Sunday 21 April 2013

Love goes to building on fire

I feel like a tourist in my old home town. I moved back and forth from Manchester through childhood, teens and twenties, finally leaving in 1987. I continued to shop and socialise in Manchester, and made sure my children, two of whom were born there, knew their way around. Working there is fascinating - not just the work itself but the personal memories and associations that are sparking up because of it. I reckon I could walk a different route from Piccadilly Station to the GMRO every day for the next year, weaving my way through the Northern Quarter with its strange mix of fashionable bars, vintage shops, vinyl exchanges and the rest.

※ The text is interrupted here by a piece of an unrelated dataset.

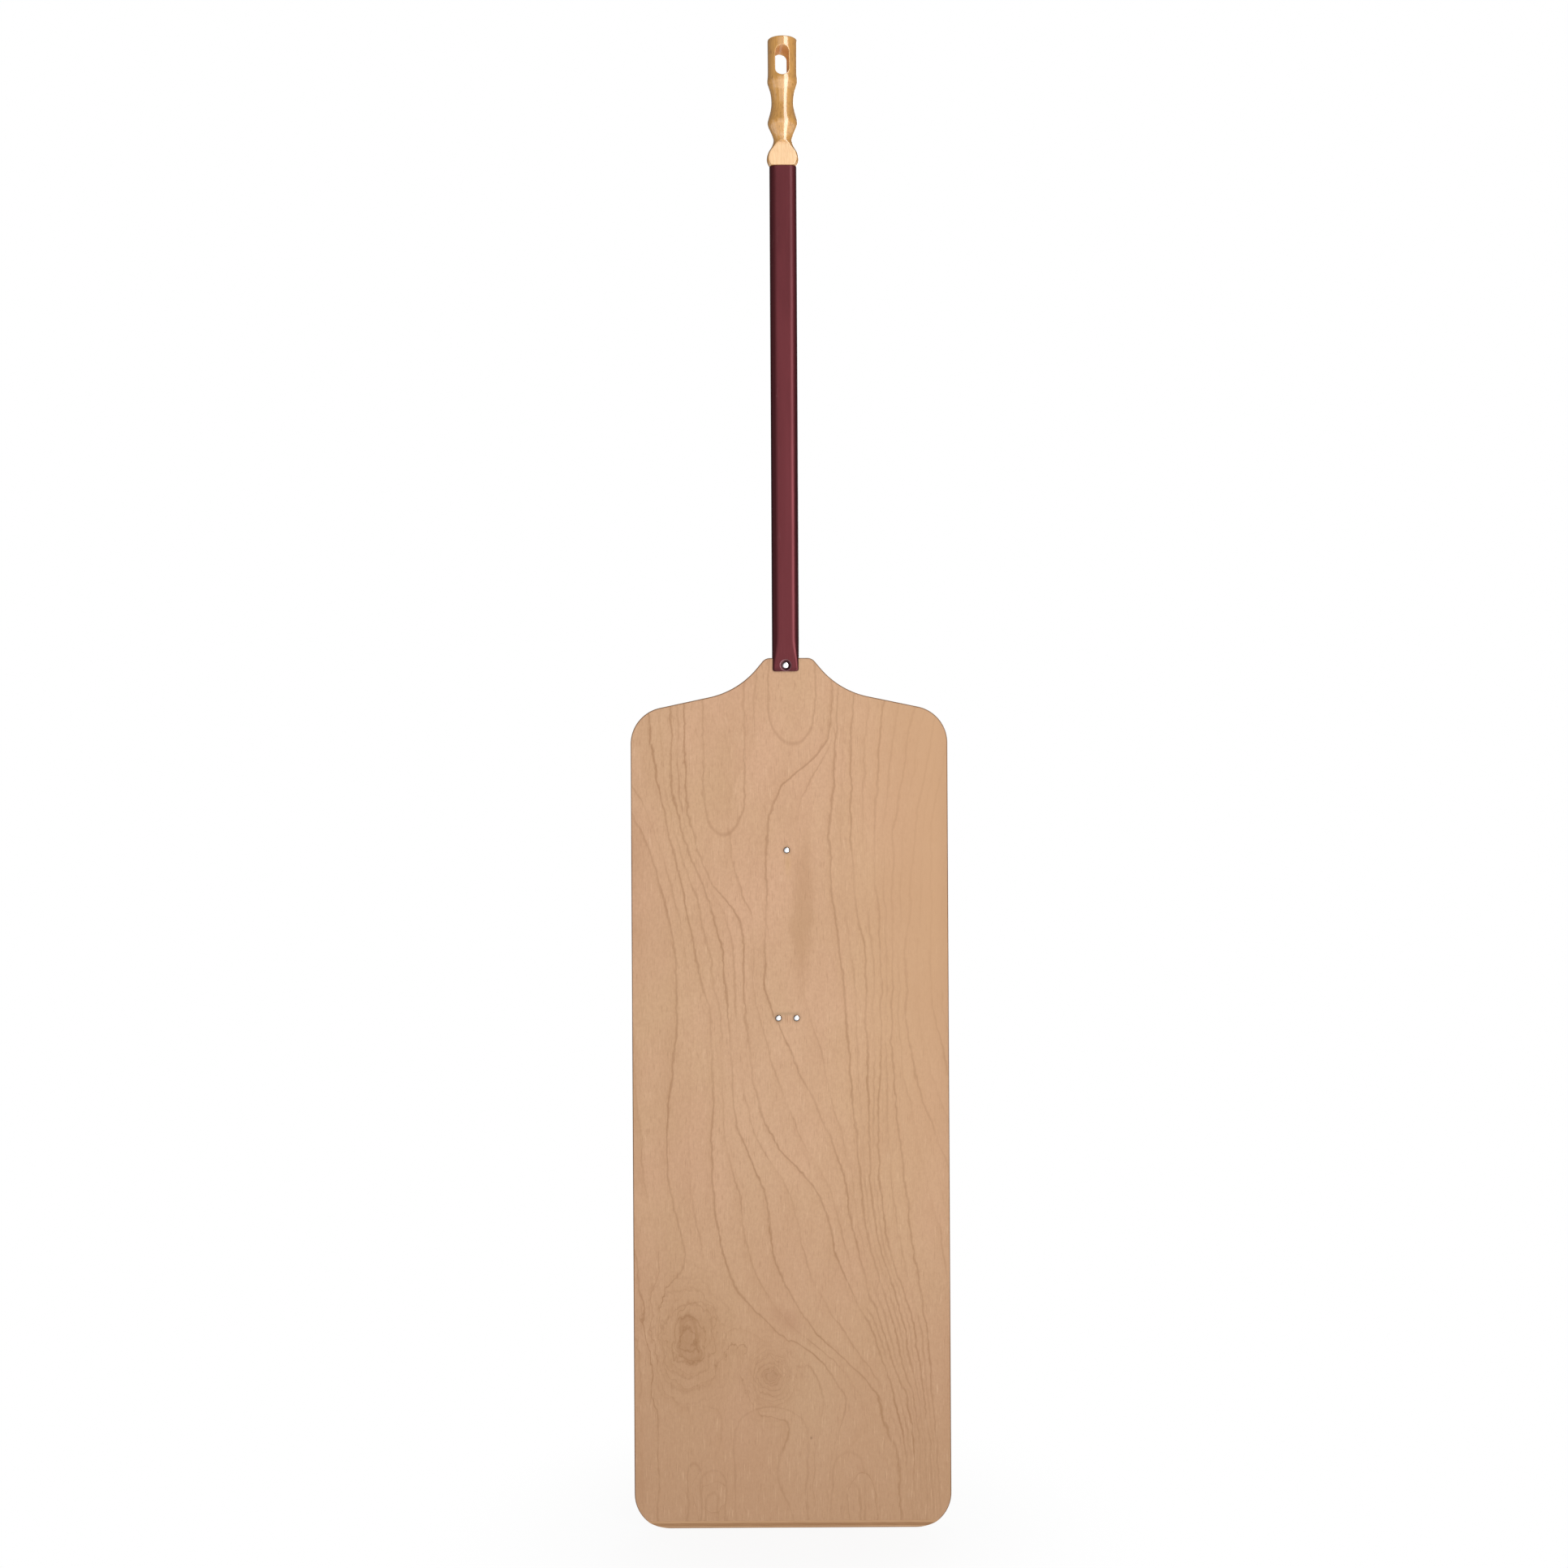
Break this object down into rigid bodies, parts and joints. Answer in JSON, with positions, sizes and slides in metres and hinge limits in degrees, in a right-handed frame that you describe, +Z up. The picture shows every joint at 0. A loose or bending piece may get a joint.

Old warehouses, nineteenth century terraced houses, remains of the rag trade heritage, main roads and rat runs. Derelict sites turned into all day parking lots, the skeletons of the old Smithfield markets, alongside fancy flats and apartments. Some stand out buildings like the ones at Piccadilly basin and the chrome and glass of the old Daily Express offices. Band on the Wall is across the road, and there are still lots of pubs that were once part of the market traders and porters daily round. No licensing laws for those who started work at 2am back in their heyday. My dad had tales of Band On the Wall in his youth - the band literally played on platforms that kept them out of trouble and off the dance floor, and at the end of the night you fought on the side of the room where you found yourself standing!I once won an Olivia Newton John look alike competition with Jimmy Hibbert when the film Grease first came out!Tib Street is part of my favourite route - memories of childhood weekend trips there with my dad, my sister and I loved the pet shops, and he went record shopping. Last week one of the buildings on Oldham Street, once Dobkins department store, specialising in coats and raincoats, set on fire, around 6pm in the evening. Part of the road is still shut, and the building is being demolished.Seeing the fire engines and the smoke and flames pouring from the windows was slightly surreal, like watching a film set. Speaking of which, I was told last week that this area of Manchester is sometimes used for New York by film makers, as the architectural mix looks so authentic.It's not just the music then.